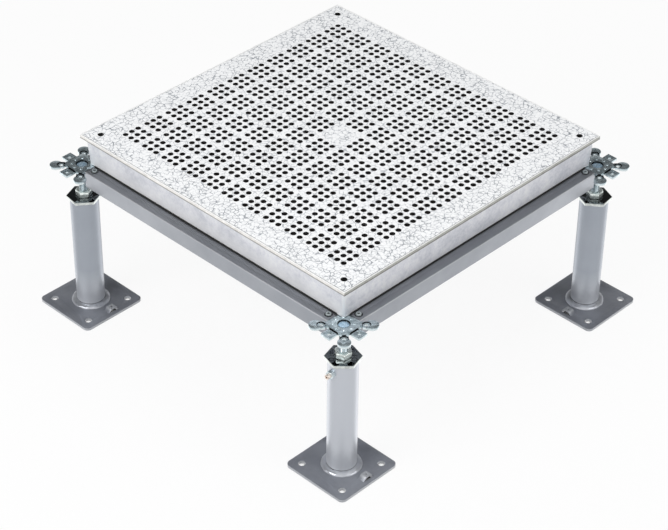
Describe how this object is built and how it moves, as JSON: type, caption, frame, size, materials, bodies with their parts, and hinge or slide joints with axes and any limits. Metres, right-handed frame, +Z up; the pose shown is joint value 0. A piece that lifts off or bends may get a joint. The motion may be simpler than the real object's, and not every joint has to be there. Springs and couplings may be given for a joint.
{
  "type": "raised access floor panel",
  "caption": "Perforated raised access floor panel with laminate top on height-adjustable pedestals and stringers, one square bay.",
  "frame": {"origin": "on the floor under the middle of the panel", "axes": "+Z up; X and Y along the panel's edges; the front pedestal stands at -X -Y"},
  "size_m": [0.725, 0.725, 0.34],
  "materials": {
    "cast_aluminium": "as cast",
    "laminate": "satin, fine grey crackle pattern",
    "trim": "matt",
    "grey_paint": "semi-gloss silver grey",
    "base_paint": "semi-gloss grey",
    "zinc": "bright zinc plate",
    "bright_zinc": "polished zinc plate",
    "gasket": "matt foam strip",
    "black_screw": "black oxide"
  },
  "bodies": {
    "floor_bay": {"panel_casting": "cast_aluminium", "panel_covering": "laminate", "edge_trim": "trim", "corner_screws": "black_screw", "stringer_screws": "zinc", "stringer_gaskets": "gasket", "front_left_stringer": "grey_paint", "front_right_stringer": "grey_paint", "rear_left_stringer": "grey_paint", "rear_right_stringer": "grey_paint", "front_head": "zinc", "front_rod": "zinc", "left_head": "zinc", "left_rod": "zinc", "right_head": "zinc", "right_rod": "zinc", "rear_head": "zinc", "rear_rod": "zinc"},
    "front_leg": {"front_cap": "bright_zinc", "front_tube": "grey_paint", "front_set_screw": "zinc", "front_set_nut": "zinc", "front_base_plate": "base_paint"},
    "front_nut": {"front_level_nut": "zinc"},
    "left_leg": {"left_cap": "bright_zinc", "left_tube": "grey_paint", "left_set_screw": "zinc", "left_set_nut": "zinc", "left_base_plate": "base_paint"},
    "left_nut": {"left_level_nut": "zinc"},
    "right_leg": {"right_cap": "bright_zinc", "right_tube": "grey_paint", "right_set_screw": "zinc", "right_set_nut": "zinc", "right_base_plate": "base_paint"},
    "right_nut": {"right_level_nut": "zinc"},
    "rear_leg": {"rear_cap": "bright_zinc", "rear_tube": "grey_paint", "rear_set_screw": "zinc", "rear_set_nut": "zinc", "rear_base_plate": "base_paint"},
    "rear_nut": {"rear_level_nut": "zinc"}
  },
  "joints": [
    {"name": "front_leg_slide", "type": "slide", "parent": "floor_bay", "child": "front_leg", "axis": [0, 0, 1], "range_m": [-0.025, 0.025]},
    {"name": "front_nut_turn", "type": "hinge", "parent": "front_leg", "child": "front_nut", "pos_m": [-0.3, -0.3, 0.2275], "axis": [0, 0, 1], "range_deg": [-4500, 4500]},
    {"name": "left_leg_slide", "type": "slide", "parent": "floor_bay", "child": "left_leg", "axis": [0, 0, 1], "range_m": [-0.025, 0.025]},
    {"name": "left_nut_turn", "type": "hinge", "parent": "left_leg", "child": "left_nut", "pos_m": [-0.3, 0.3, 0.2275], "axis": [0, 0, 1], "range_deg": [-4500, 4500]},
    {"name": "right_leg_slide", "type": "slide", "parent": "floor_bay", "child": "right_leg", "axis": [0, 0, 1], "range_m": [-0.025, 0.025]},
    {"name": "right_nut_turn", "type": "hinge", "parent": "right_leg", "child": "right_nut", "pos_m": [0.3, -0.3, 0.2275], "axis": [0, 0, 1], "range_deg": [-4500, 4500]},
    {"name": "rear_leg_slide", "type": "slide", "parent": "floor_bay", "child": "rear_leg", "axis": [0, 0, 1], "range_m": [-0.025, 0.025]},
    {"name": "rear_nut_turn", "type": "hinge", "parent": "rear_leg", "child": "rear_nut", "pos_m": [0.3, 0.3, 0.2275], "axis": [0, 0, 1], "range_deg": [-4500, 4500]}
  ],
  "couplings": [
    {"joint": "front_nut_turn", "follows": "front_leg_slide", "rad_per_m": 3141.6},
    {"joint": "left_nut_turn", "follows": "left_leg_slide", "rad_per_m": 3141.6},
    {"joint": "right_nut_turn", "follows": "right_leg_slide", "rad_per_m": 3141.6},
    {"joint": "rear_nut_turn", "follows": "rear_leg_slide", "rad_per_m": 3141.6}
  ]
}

-------------------------

**Direction**
Scan the listing above and copy all lines containing the word "axes".

**Response**
Describe how this object is built and how it moves, as JSON: type, caption, frame, size, materials, bodies with their parts, and hinge or slide joints with axes and any limits. Metres, right-handed frame, +Z up; the pose shown is joint value 0. A piece that lifts off or bends may get a joint. The motion may be simpler than the real object's, and not every joint has to be there. Springs and couplings may be given for a joint.
  "frame": {"origin": "on the floor under the middle of the panel", "axes": "+Z up; X and Y along the panel's edges; the front pedestal stands at -X -Y"},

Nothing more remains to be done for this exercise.